ClickUp has historically had performance issues — slow load times, occasional bugs, and features that work inconsistently. The development team ships fast, which means new features arrive regularly but sometimes introduce instability. Performance has improved over the years but still lags Asana.
For enterprise teams where reliability is non-negotiable, Asana's track record is more consistent.
Winner for reliability: Asana.
Integrations
Asana integrates with 200+ apps and has a well-developed API. Key integrations include Slack, Microsoft Teams, Google Workspace, Salesforce, and Tableau.
ClickUp integrates with 1,000+ apps. The breadth is larger, though the depth of integrations varies.

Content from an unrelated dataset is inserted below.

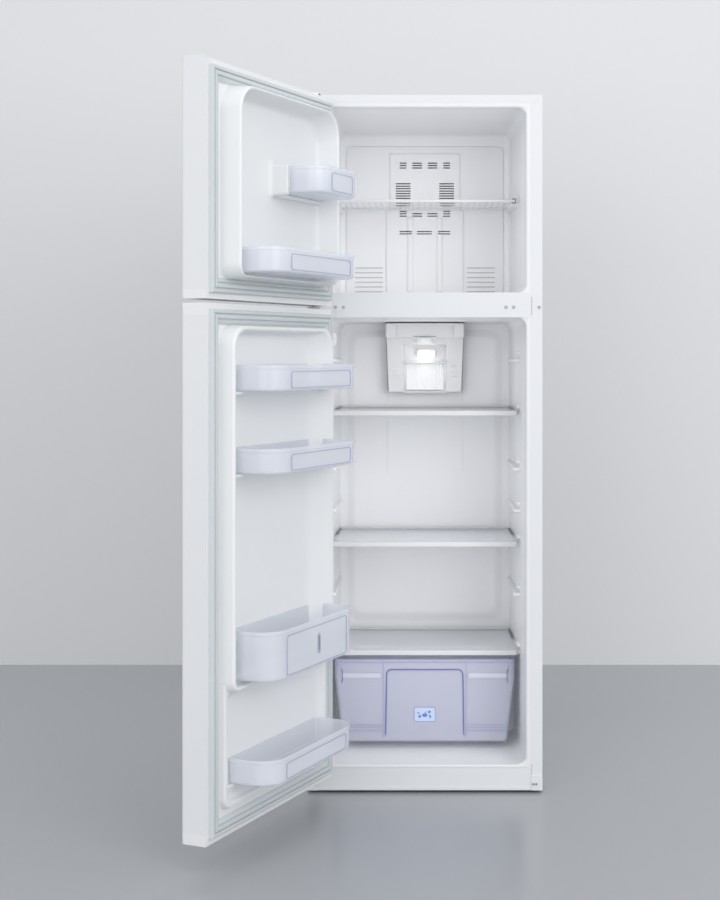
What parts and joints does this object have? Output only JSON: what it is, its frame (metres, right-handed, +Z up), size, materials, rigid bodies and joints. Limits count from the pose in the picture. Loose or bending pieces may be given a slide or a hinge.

Winner for integrations: ClickUp by volume; Asana for enterprise integration quality.
Which Teams Should Use Each?
Choose Asana if:
- Your team values simplicity and reliability over feature density
- You are in enterprise or work with enterprise clients (Asana's security and compliance are more mature)
- You want fast onboarding without heavy configuration
- Your workflow is relatively standard (tasks, projects, timelines)
- You work in marketing, operations, or HR departments
Choose ClickUp if:
- You want to consolidate multiple tools (docs, tasks, time tracking, goals) into one platform
- Your team is willing to invest time in setup for a customized workflow
- Budget is a primary concern (ClickUp is cheaper)
- You are a developer or technical team (ClickUp's flexibility suits complex workflows)
- You want native time tracking and don't want to pay for another tool
The Verdict
Neither tool is universally better. They serve different teams well.
Asana is the better choice for teams that want a polished, reliable tool that gets out of the way and lets them work. It onboards faster, performs better, and is more suitable for enterprise use.
ClickUp is the better choice for teams that want maximum flexibility, are willing to invest in setup, and want to consolidate multiple tools. The pricing advantage is real and the feature set is unmatched at the price point.
Try both with a small team for two weeks before committing. The right choice becomes obvious when real work happens in each tool.